§ WHAT THE TASK ASKS: Return the complete listing that follows, with each line reproduced exactly.
-- start --
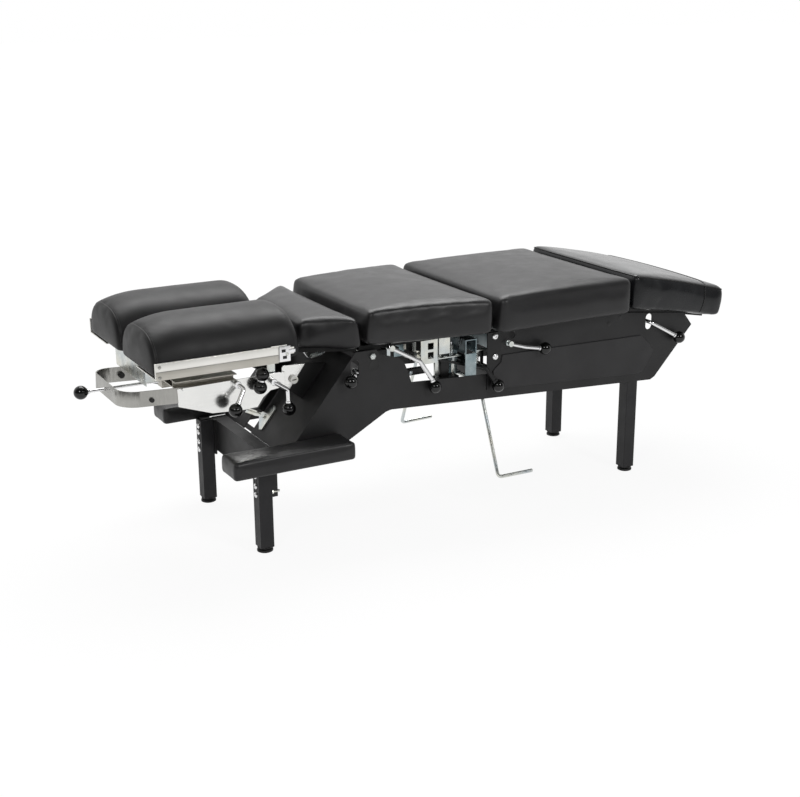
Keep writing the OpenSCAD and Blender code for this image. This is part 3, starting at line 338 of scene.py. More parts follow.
def rounded_path(points, bend_r, steps=8):
    """The points with each corner replaced by an arc."""
    out = [points[0]]
    for before, corner, after in zip(points, points[1:], points[2:]):
        a, b = (before - corner), (after - corner)
        angle = a.angle(b)
        reach = min(bend_r / math.tan(angle / 2), 0.45 * a.length, 0.45 * b.length)
        p, q = corner + a.normalized() * reach, corner + b.normalized() * reach
        for k in range(steps + 1):
            t = k / steps
            out.append(p * (1 - t) ** 2 + corner * 2 * t * (1 - t) + q * t ** 2)
    out.append(points[-1])
    return out


def tube_mesh(name, path, radii, count=20):
    """A round bar along a path. radii is one radius, or one for each point."""
    if not hasattr(radii, "__len__"):
        radii = [radii] * len(path)
    steps = [(b - a).normalized() for a, b in zip(path, path[1:])]
    between = [(a + b).normalized() for a, b in zip(steps, steps[1:])]
    directions = [steps[0]] + between + [steps[-1]]
    rings = []
    for p, r, (u, v) in zip(path, radii, frame_along(directions)):
        rings.append([p + u * r * math.cos(a) + v * r * math.sin(a)
                      for a in (2 * math.pi * i / count for i in range(count))])
    return rings_mesh(name, rings)


def lathe_mesh(name, profile, start, axis, count=40):
    """Turns a profile of (radius, distance) about an axis."""
    axis = axis.normalized()
    u, v = frame_along([axis])[0]
    rings = [[start + axis * d + (u * math.cos(a) + v * math.sin(a)) * r
              for a in (2 * math.pi * i / count for i in range(count))] for r, d in profile]
    return rings_mesh(name, rings)


def turned(name, profile_mm, start, axis, body, slot, material=None, count=40):
    profile = [(max(r, 0.01) * MM, d * MM) for r, d in profile_mm]
    obj = join_object(name, lathe_mesh(name, profile, start, axis, count), body, slot, material)
    smooth_by_angle(obj)
    return obj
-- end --
§ EXERCISE SOLUTION:
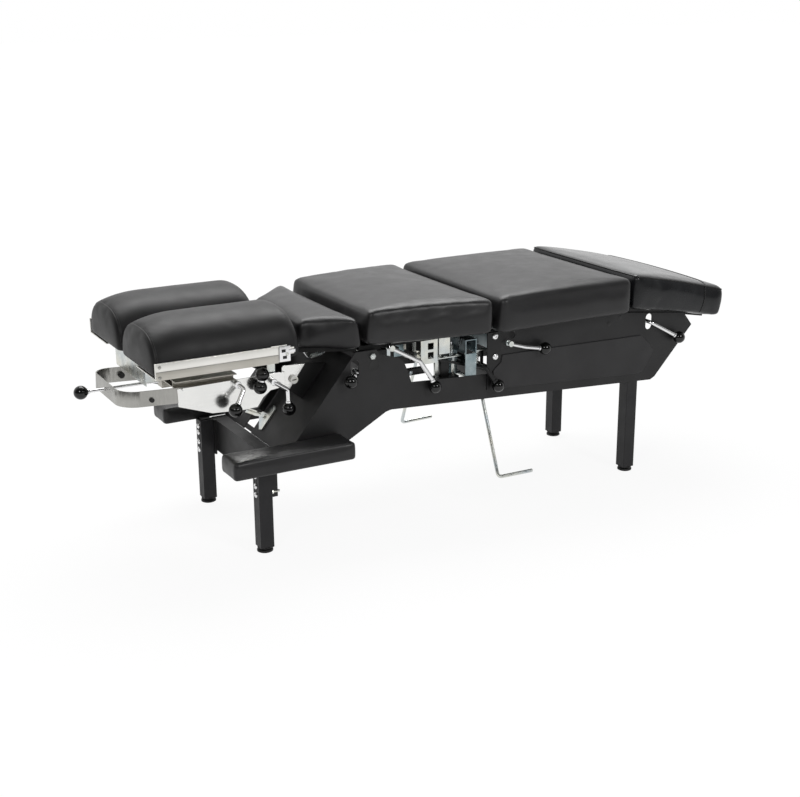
Keep writing the OpenSCAD and Blender code for this image. This is part 3, starting at line 338 of scene.py. More parts follow.
def rounded_path(points, bend_r, steps=8):
    """The points with each corner replaced by an arc."""
    out = [points[0]]
    for before, corner, after in zip(points, points[1:], points[2:]):
        a, b = (before - corner), (after - corner)
        angle = a.angle(b)
        reach = min(bend_r / math.tan(angle / 2), 0.45 * a.length, 0.45 * b.length)
        p, q = corner + a.normalized() * reach, corner + b.normalized() * reach
        for k in range(steps + 1):
            t = k / steps
            out.append(p * (1 - t) ** 2 + corner * 2 * t * (1 - t) + q * t ** 2)
    out.append(points[-1])
    return out


def tube_mesh(name, path, radii, count=20):
    """A round bar along a path. radii is one radius, or one for each point."""
    if not hasattr(radii, "__len__"):
        radii = [radii] * len(path)
    steps = [(b - a).normalized() for a, b in zip(path, path[1:])]
    between = [(a + b).normalized() for a, b in zip(steps, steps[1:])]
    directions = [steps[0]] + between + [steps[-1]]
    rings = []
    for p, r, (u, v) in zip(path, radii, frame_along(directions)):
        rings.append([p + u * r * math.cos(a) + v * r * math.sin(a)
                      for a in (2 * math.pi * i / count for i in range(count))])
    return rings_mesh(name, rings)


def lathe_mesh(name, profile, start, axis, count=40):
    """Turns a profile of (radius, distance) about an axis."""
    axis = axis.normalized()
    u, v = frame_along([axis])[0]
    rings = [[start + axis * d + (u * math.cos(a) + v * math.sin(a)) * r
              for a in (2 * math.pi * i / count for i in range(count))] for r, d in profile]
    return rings_mesh(name, rings)


def turned(name, profile_mm, start, axis, body, slot, material=None, count=40):
    profile = [(max(r, 0.01) * MM, d * MM) for r, d in profile_mm]
    obj = join_object(name, lathe_mesh(name, profile, start, axis, count), body, slot, material)
    smooth_by_angle(obj)
    return obj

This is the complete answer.